Kekurangan adalah Poin Cinta Keluarga *)
oleh: Istikumayati
Saya dan calon suami saya (waktu itu), tidak pernah berpacaran sebelum menikah, layaknya kebanyakan anak muda sekarang. Bukan karena kami kuno, tapi karena kami memahami bagaimana Islam mengatur hubungan antara perempuan dan laki-laki. Namun jangan salah, bukan berarti kami menikah tanpa saling mengenal sebelumnya. Islam memperbolehkan ta’aruf, yaitu proses saling mengenal.
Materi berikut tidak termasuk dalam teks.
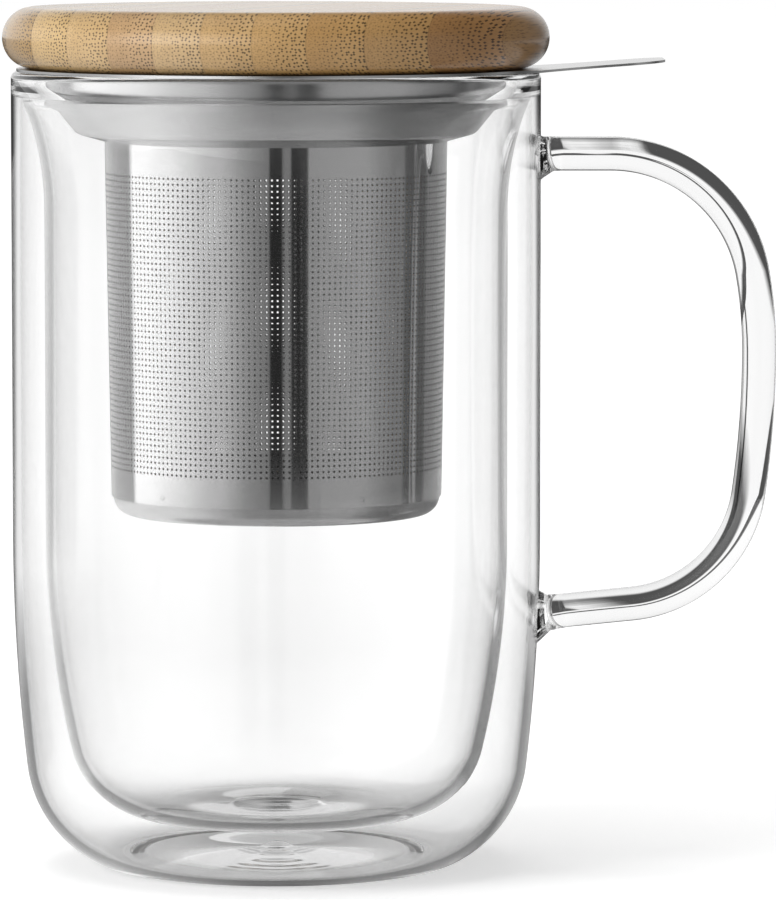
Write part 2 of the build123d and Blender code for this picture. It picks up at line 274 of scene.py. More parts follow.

Pada waktu itu saya sedang study ke luar negeri. Sedangkan calon suami saya berada di Indonesia. Kami melalui proses ta’aruf dalam kurun waktu 1 tahun lebih, dikarenakan masa kuliah saya di Jepang. Kami melakukan pembicaraan mengenai sifat masing-masing, hobby sampai makanan favorit. Hal ini dimaksudkan agar nanti ketika hidup bersama, kami tidak kaget tentang kepribadian masing-masing. Tentu saja, semua harus dilandasi kejujuran. Dan tentu dalam ta’aruf juga dibahas tentang pernikahan sampai dengan rencana rumah tangga ke depan. Semuanya kami lakukan via telpon, email dan chating.
Meski demikian, ketika kami telah menghalalkan hubungan, tetap saja ada kejutan-kejutan yang tak kami duga sebelumnya. Hal ini menurut kami lumrah, karena manusia bukan barang mati yang konstan, tapi bisa berubah dan berkembang. Kami juga sadar, bahwa tidak ada manusia yang sempurna.
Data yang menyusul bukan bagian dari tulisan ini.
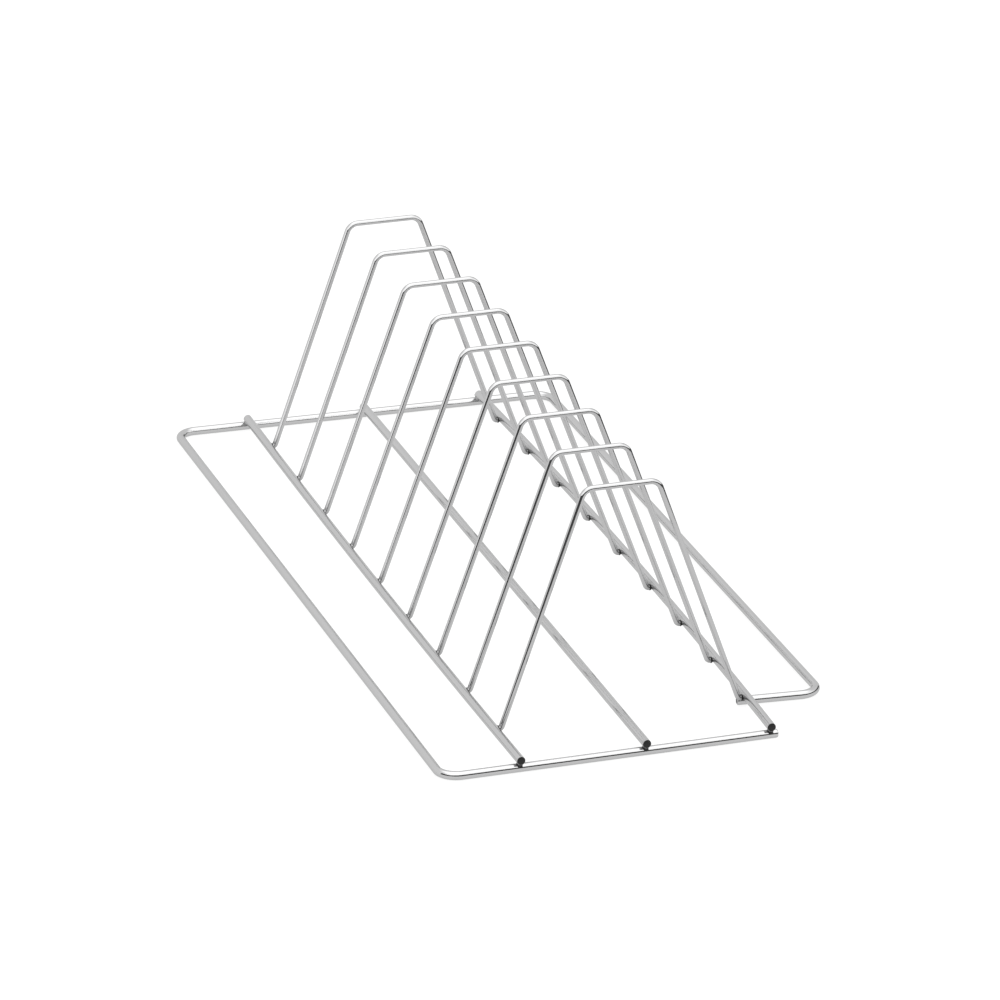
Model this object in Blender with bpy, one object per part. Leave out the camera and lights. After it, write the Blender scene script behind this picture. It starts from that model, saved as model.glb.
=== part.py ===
"""Welded round-wire rack for standing plates, lids or trays on edge.

Thirteen wires: one bent outer frame, three long rods laid on top of it, and nine
trapezoid dividers whose feet meet the inner sides of the two outer rods.
Metres, +Z up, +Y along the rods (away from the notched end), origin at the centre
of the bounding box's bottom.
"""
import math

import bmesh
import bpy
from mathutils import Matrix, Vector

# ---- driving dimensions -------------------------------------------------------
PITCH = 0.050            # divider to divider
DIVIDERS = 9
FRAME_WIRE = 0.0045      # frame and rod wire diameter
DIVIDER_WIRE = 0.0030    # divider wire diameter
GAP = 0.0003             # clearance that stands for each weld seam

FRAME_WIDTH = 0.2105     # between side wire centre lines, at the far end
FRAME_LENGTH = 0.4850    # left side wire, between end wire centre lines
FRAME_BEND = 0.010       # centre-line radius of the frame's corners
# the welded frame is a little out of square
RIGHT_SPLAY = 0.0020     # right side wire's near end, out from square
NEAR_SLEW = 0.0018       # near wire's free end, away from the near side
FAR_SLEW = 0.0052        # far wire's right end, towards the near side

ROD_SPACING = 0.06545    # rod to rod, at their ends
LEFT_STRIP = 0.0394      # left side wire to left rod
LEFT_BOW = 0.0018        # the dividers push the outer rods apart at mid length
RIGHT_BOW = 0.0038
ROD_NEAR_PAST = 0.0030   # rods run this far past the near wire's centre line
ROD_FAR_SHORT = 0.0025   # and stop this far short of the far wire's centre line

FIRST_GAP = 0.0405       # near wire to the nearest divider
SHORT_CROSS_GAP = 0.0424  # near wire to the notch's corner with the short cross wire
SHORT_CROSS_FREE = 0.0457  # near wire to the short cross wire where the right rod crosses it
NEAR_END_PAST = 0.0042   # free end of the near wire beyond the right rod
SHORT_END_PAST = 0.0018  # free end of the short cross wire inside the right rod

TOP_Z = 0.1286           # centre line of the dividers' top bars
TOP_HALF = 0.0191        # half the top bar, to the corner before bending
TOP_BEND = 0.0060        # centre-line radius of the top corners
FOOT_DROP = 0.0008       # foot centre line below the rod's centre line
FOOT_OFFSET = 0.00402    # foot corner to rod centre line, before bending
FOOT_BEND = 0.0019       # centre-line radius of the foot bends
FOOT_REACH = 0.00258     # cut end of the foot to the rod's centre line

FACETS = 12
ARC_STEPS = 6
ROD_STEPS = 24

# ---- derived positions, from the near left corner ------------------------------
FRAME_Z = FRAME_WIRE / 2
ROD_Z = FRAME_Z + FRAME_WIRE + GAP
FOOT_Z = ROD_Z - FOOT_DROP
RODS = {
    "rod_left": (LEFT_STRIP, -LEFT_BOW),
    "rod_middle": (LEFT_STRIP + ROD_SPACING, 0.0),
    "rod_right": (LEFT_STRIP + 2 * ROD_SPACING, RIGHT_BOW),
}
RIGHT_ROD_X = RODS["rod_right"][0]


def near_wire_y(x):
    return NEAR_SLEW * x / (RIGHT_ROD_X + NEAR_END_PAST)


def far_wire_y(x):
    return FRAME_LENGTH - FAR_SLEW * x / FRAME_WIDTH


def rod_x(rod, y):
    """Across position of a rod's centre line: a shallow arch from end to end."""
    x, bow = RODS[rod]
    part = y / FRAME_LENGTH
    return x + bow * 4 * part * (1 - part)


def clear_scene():
    for old in list(bpy.data.objects):
        bpy.data.objects.remove(old, do_unlink=True)


def steel(name, roughness):
    material = bpy.data.materials.new(name)
    material.use_nodes = True
    shader = material.node_tree.nodes["Principled BSDF"]
    shader.inputs["Base Color"].default_value = (0.72, 0.72, 0.73, 1.0)
    shader.inputs["Metallic"].default_value = 1.0
    shader.inputs["Roughness"].default_value = roughness
    return material


def rounded(corners, radii):
    """Points along a wire's centre line: straight runs joined by arcs of the given radii."""
    points = [corners[0]]
    for before, corner, after, radius in zip(corners, corners[1:], corners[2:], radii):
        back = (before - corner).normalized()
        ahead = (after - corner).normalized()
        half = math.acos(max(-1.0, min(1.0, back.dot(ahead)))) / 2
        reach = radius / math.tan(half)
        centre = corner + (back + ahead).normalized() * (radius / math.sin(half))
        start = corner + back * reach - centre
        end = corner + ahead * reach - centre
        turn = math.pi - 2 * half
        for step in range(ARC_STEPS + 1):
            part = step / ARC_STEPS
            spoke = (start * math.sin((1 - part) * turn) + end * math.sin(part * turn)) / math.sin(turn)
            points.append(centre + spoke)
    points.append(corners[-1])
    return points


def wire(name, points, diameter, plane_normal, material):
    """Sweep a round section along a planar centre line; one facet looks along plane_normal."""
    mesh = bpy.data.meshes.new(name)
    work = bmesh.new()
    reach = diameter / 2 / math.cos(math.pi / FACETS)
    rings = []
    for index, point in enumerate(points):
        ahead = (points[min(index + 1, len(points) - 1)] - point)
        back = (point - points[max(index - 1, 0)])
        if index == 0:
            tangent = ahead.normalized()
            stretch = 1.0
        elif index == len(points) - 1:
            tangent = back.normalized()
            stretch = 1.0
        else:
            tangent = (ahead.normalized() + back.normalized()).normalized()
            stretch = 1.0 / tangent.dot(ahead.normalized())
        side = tangent.cross(plane_normal).normalized()
        ring = []
        for facet in range(FACETS):
            angle = (facet + 0.5) * 2 * math.pi / FACETS
            out = side * (math.cos(angle) * stretch) + plane_normal * math.sin(angle)
            ring.append(work.verts.new(point + out * reach))
        rings.append(ring)
    for first, second in zip(rings, rings[1:]):
        for facet in range(FACETS):
            following = (facet + 1) % FACETS
            work.faces.new((first[facet], first[following], second[following], second[facet]))
    work.faces.new(list(reversed(rings[0])))
    work.faces.new(rings[-1])
    bmesh.ops.recalc_face_normals(work, faces=work.faces)
    work.to_mesh(mesh)
    work.free()
    mesh.materials.append(material)
    mesh.shade_smooth()
    mesh.set_sharp_from_angle(angle=math.radians(40))
    node = bpy.data.objects.new(name, mesh)
    bpy.context.scene.collection.objects.link(node)
    return node


def build_frame(material):
    """One bent wire, open at the notch: both free ends lie under the right rod."""
    free_x = RIGHT_ROD_X + NEAR_END_PAST
    notch_x = FRAME_WIDTH + RIGHT_SPLAY
    slope = (SHORT_CROSS_FREE - SHORT_CROSS_GAP) / (notch_x - RIGHT_ROD_X)
    corners = [
        Vector((free_x, near_wire_y(free_x), FRAME_Z)),
        Vector((0, 0, FRAME_Z)),
        Vector((0, FRAME_LENGTH, FRAME_Z)),
        Vector((FRAME_WIDTH, far_wire_y(FRAME_WIDTH), FRAME_Z)),
        Vector((notch_x, SHORT_CROSS_GAP, FRAME_Z)),
        Vector((RIGHT_ROD_X - SHORT_END_PAST, SHORT_CROSS_FREE + slope * SHORT_END_PAST, FRAME_Z)),
    ]
    points = rounded(corners, [FRAME_BEND] * 4)
    wire("outer_frame", points, FRAME_WIRE, Vector((0, 0, 1)), material)


def build_rods(material):
    for rod, (end_x, bow) in RODS.items():
        near = near_wire_y(end_x) - ROD_NEAR_PAST
        far = far_wire_y(end_x) - ROD_FAR_SHORT
        points = []
        for step in range(ROD_STEPS + 1):
            y = near + (far - near) * step / ROD_STEPS
            points.append(Vector((rod_x(rod, y), y, ROD_Z)))
        wire(rod, points, FRAME_WIRE, Vector((0, 0, 1)), material)


def build_dividers(material):
    """Divider 1 is the farthest from the notch; each spans the outer rods where it stands."""
    for number in range(1, DIVIDERS + 1):
        y = FIRST_GAP + (DIVIDERS - number) * PITCH
        left = rod_x("rod_left", y)
        right = rod_x("rod_right", y)
        middle = (left + right) / 2
        corners = [
            Vector((left + FOOT_REACH, y, FOOT_Z)),
            Vector((left + FOOT_OFFSET, y, FOOT_Z)),
            Vector((middle - TOP_HALF, y, TOP_Z)),
            Vector((middle + TOP_HALF, y, TOP_Z)),
            Vector((right - FOOT_OFFSET, y, FOOT_Z)),
            Vector((right - FOOT_REACH, y, FOOT_Z)),
        ]
        points = rounded(corners, [FOOT_BEND, TOP_BEND, TOP_BEND, FOOT_BEND])
        wire("divider_%d" % number, points, DIVIDER_WIRE, Vector((0, 1, 0)), material)


def centre_on_origin():
    """Shift every wire so that the whole rack's bounding box is centred on the Z axis."""
    wires = list(bpy.context.scene.objects)
    spots = [vertex.co for node in wires for vertex in node.data.vertices]
    xs = [spot.x for spot in spots]
    ys = [spot.y for spot in spots]
    shift = Vector((-(min(xs) + max(xs)) / 2, -(min(ys) + max(ys)) / 2, 0))
    for node in wires:
        node.data.transform(Matrix.Translation(shift))


clear_scene()
build_frame(steel("frame_steel", 0.28))
build_rods(steel("rod_steel", 0.30))
build_dividers(steel("divider_steel", 0.24))
centre_on_origin()
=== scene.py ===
"""Looks of the welded wire rack: smooth drawn-steel wires, cut ends and weld beads
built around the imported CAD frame, in metres, in the CAD's own frame."""
import math

import bpy
import numpy as np
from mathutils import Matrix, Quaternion, Vector, noise


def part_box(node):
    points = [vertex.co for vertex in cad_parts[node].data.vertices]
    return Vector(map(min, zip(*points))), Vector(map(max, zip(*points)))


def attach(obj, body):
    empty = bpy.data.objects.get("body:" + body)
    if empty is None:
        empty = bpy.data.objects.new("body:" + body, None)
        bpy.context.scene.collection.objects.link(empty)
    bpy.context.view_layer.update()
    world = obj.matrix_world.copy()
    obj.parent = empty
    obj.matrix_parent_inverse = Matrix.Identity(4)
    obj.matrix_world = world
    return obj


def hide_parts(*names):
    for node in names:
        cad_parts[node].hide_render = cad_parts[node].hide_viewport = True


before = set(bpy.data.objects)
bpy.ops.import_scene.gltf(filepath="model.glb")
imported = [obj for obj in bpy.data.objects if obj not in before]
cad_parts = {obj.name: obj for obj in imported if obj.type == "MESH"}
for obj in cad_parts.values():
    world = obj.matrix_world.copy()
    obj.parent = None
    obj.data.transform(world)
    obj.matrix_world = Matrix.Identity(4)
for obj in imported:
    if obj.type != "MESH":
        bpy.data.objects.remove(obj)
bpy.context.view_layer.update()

# ---- driving dimensions, as the CAD part has them ----------------------------------
DIVIDERS = 9
FRAME_BEND = 0.010
RIGHT_SPLAY = 0.0020
LEFT_BOW = 0.0018
RIGHT_BOW = 0.0038
NEAR_SLEW = 0.0018
FAR_SLEW = 0.0052
SHORT_CROSS_GAP = 0.0424
SHORT_CROSS_FREE = 0.0457
NEAR_END_PAST = 0.0042
SHORT_END_PAST = 0.0018
TOP_HALF = 0.0191
TOP_BEND = 0.0060
FOOT_TAIL = 0.00144
FOOT_BEND = 0.0019
FOOT_GAP = 0.0003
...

Sebelum menikah, sah-sah saja bila kita mendambahkan pasangan yang wajahnya elok, harta berlimpah, mapan, sopan, romantis, dan bagus agamanya.
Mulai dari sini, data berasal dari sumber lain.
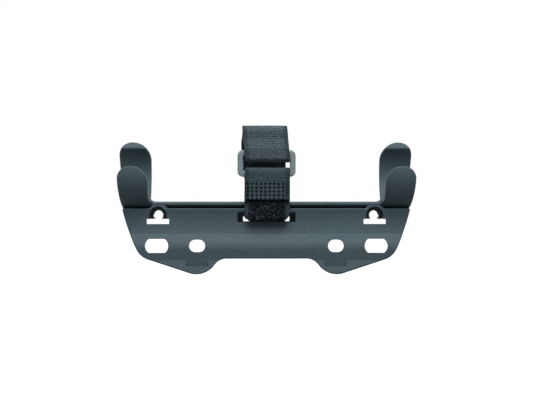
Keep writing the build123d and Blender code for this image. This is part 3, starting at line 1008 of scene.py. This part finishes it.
class BRACKET_OT_hook_tape(Operator):
    """Weaves the hook tape, round the ring's upper bar and over the top"""

    bl_idname = "bracket.hook_tape"
    bl_label = "Weave hook tape"

    # all in millimetres
    step_along = 0.2  # between two rows of the mesh
    step_across = 0.22
    zigzag = 1.45  # along the tape between two turns of the herringbone
    rib_height = 0.06
    rib_reach = 8.4  # the ribs stand out up to here from the middle
    scallop = 0.08
    # painted shade: the share of the colour's brightness that is left between the ribs
    rib_valley_shade = 0.35  # share of light between the ribs

    def execute(self, context):
        sizes = context.scene.bracket_strap
        width, thickness, rib = sizes.width / MM, sizes.thickness / MM, sizes.hook_rib / MM
        along, line, tangent = rounded_line(HOOK_LINE, self.step_along)
        section = tape_section(width, thickness, self.step_across)
        across, _, face = section
        woven = (face < -FLAT_FACE)[None, :]
        ribs = rib_wave(across, along, rib, self.zigzag)
        relief = (
            self.rib_height * ribs * woven * ribbed_band(across, self.rib_reach)
            + scalloped_edge(along, face, rib, self.scallop)
        )
        points, cloth = tape_grid(line, tangent, along, section, relief)
        marks = np.zeros_like(points)
        marks[..., 1] = melted_ends(along)[:, None]
        marks[..., 2] = ribbed_band(across, width / 2 - sizes.selvedge / MM)
        tape = mesh_piece(
            "hook_tape_woven",
            points,
            tape_faces(*points.shape[:2]),
            woven_tape(
                "woven_nylon_herringbone", sizes.hook_colour, rib, self.zigzag, self.rib_valley_shade
            ),
            cloth,
            marks,
        )
        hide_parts("hook_tape")
        return {"FINISHED"}


class BRACKET_OT_stage(Operator):
    """Sets up the floor, the soft lamps, the white surround and the camera"""

    bl_idname = "bracket.stage"
    bl_label = "Set the stage"

    # all in metres
    floor_reach = 6.0
    eye_x = -0.012
    eye_z = 0.02118
    softboxes = (  # name, place, edge length, setting that holds the power
        ("top_softbox", (0.03, -0.4, 0.64), 0.5, "top_light"),
        ("left_softbox", (-0.9, -0.3, 0.3), 0.4, "side_light"),
        ("right_softbox", (0.9, -0.3, 0.3), 0.4, "side_light"),
    )

    def execute(self, context):
        stage = context.scene.bracket_stage
        scene = context.scene
        scene.view_settings.view_transform = "Standard"

        # floor: pale paper that shows white to the camera and keeps the object's shadow
        floor_mesh = bpy.data.meshes.new("floor")
        reach, drop = self.floor_reach, -stage.floor_drop
        corners = ((-reach, -reach), (reach, -reach), (reach, reach), (-reach, reach))
        floor_mesh.from_pydata([(*corner, drop) for corner in corners], [], [(0, 1, 2, 3)])
        floor = bpy.data.objects.new("floor", floor_mesh)
        scene.collection.objects.link(floor)
        floor_mesh.materials.append(pale_paper())

        # surround: white where it is seen, and a faint grey light on the object
        world = bpy.data.worlds.new("surround")
        scene.world = world
        world.use_nodes = True
        sky = world.node_tree
        sky.nodes.clear()
        strength = add_node(
            sky,
            "ShaderNodeMapRange",
            {"Value": seen_directly(sky), "To Min": 0.04, "To Max": 1.0},
        )
        background = add_node(
            sky,
            "ShaderNodeBackground",
            {"Color": (1, 1, 1, 1), "Strength": strength.outputs["Result"]},
        )
        add_node(sky, "ShaderNodeOutputWorld", {"Surface": background.outputs[0]})

        aim = Vector((0, 0, self.eye_z))
        for name, place, size, setting in self.softboxes:
            lamp = bpy.data.lights.new(name, "AREA")
            lamp.size = size
            lamp.energy = getattr(stage, setting)
            holder = bpy.data.objects.new(name, lamp)
            holder.location = place
            holder.rotation_euler = (aim - Vector(place)).to_track_quat("-Z", "Y").to_euler()
            scene.collection.objects.link(holder)

        lens = bpy.data.cameras.new("camera")
        lens.lens = stage.lens
        lens.sensor_width = 36.0
        lens.clip_start = 0.01
        camera = bpy.data.objects.new("camera", lens)
        camera.location = (self.eye_x, -stage.camera_distance, self.eye_z)
        way = aim - camera.location
        camera.rotation_euler = way.to_track_quat("-Z", "Y").to_euler()
        scene.collection.objects.link(camera)
        scene.camera = camera
        return {"FINISHED"}


class BRACKET_PT_panel(Panel):
    """Lists the bracket's pieces and their sizes"""

    bl_idname = "BRACKET_PT_panel"
    bl_label = "Pump bracket"
    bl_space_type = "VIEW_3D"
    bl_region_type = "UI"
    bl_category = "Bracket"

    def draw(self, context):
        scene = context.scene
        parts = (
            (scene.bracket_body, ("bracket.body",)),
            (scene.bracket_strap, ("bracket.pile_tape", "bracket.hook_tape")),
            (scene.bracket_stage, ("bracket.stage",)),
        )
        for group, operators in parts:
            box = self.layout.box()
            for key in group.__annotations__:
                box.prop(group, key)
            for operator in operators:
                box.operator(operator)


GROUPS = {
    "bracket_body": BracketProperties,
    "bracket_strap": StrapProperties,
    "bracket_stage": StageProperties,
}
CLASSES = (
    BRACKET_OT_body,
    BRACKET_OT_pile_tape,
    BRACKET_OT_hook_tape,
    BRACKET_OT_stage,
    BRACKET_PT_panel,
)


def register():
    """Registers the property groups, operators and panel."""
    for key, group in GROUPS.items():
        bpy.utils.register_class(group)
        setattr(bpy.types.Scene, key, PointerProperty(type=group))
    for cls in CLASSES:
        bpy.utils.register_class(cls)


def unregister():
    """Takes them away again."""
    for cls in reversed(CLASSES):
        bpy.utils.unregister_class(cls)
    for key, group in GROUPS.items():
        delattr(bpy.types.Scene, key)
        bpy.utils.unregister_class(group)


def main():
    """Registers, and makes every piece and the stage."""
    register()
    bpy.ops.bracket.body()
    bpy.ops.bracket.pile_tape()
    bpy.ops.bracket.hook_tape()
    bpy.ops.bracket.stage()


if __name__ == "__main__":
    main()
Namun, kalau kita mau berpikir lebih jauh lagi, berapa orang di dunia ini yang memenuhi semua kriteria di atas? Mungkin saja ada, tapi tentu sangat sedikit. Bagaikan mencari jarum di tumpukan jerami, tentu akan sulit menemukan orang yang mendekati sempurna. Sampai usia udzur pun belum tentu kita bisa menemukannya.
Saya pun pernah berpikiran seperti itu sebelum menikah. Mengharapkan seorang suami yang sempurna, paling tidak mendekati sempurna. Namun kini saya sadar, banyak sekali kekurangan pada diri suami saya, demikian pula saya sendiri. Seorang istri dan suami disatukan dalam maghligai rumah tangga, tujuannya adalah untuk saling melengkapi.
Coba bayangkan jika suami atau istri kita adalah orang yang sempurna, mampu melakukan segala hal sendiri. Misal suami bisa memasak, mencuci baju, membersihkan rumah, bekerja dan ke dokter sendiri jika sakit. Semua dilakukannya sendiri. Kalau sudah begini, dimana posisi si istri? Istri bagai tak punya peran apa-apa dalam hidup suami. Sungguh menyedihkan bukan.
Para pemenang kehidupan, kalau kita sudah memahami bahwa pasangan kita bukan orang yang sempurna, maka itu adalah langkah awal yang baik dalam menjalani rumah tangga. Mengapa saya katakan awal? Ya, karena akan ada surprise-surprise lain, yang akan muncul di kemudian hari. Surprise itu bisa berupa kekurangan atau kelemahan baik fisik atau psikis. Atau bisa juga sebaliknya, surprise ini bisa berupa kemajuan pasangan kita. Kalau kita tidak faham, bahwa pasangan kita tidak sempurna, maka kita bisa shock dan menyalahkannya. Walhasil, cek-cok atau perselisihan akan muncul bahkan bisa memporak-porandakan keharmonisan rumah tangga.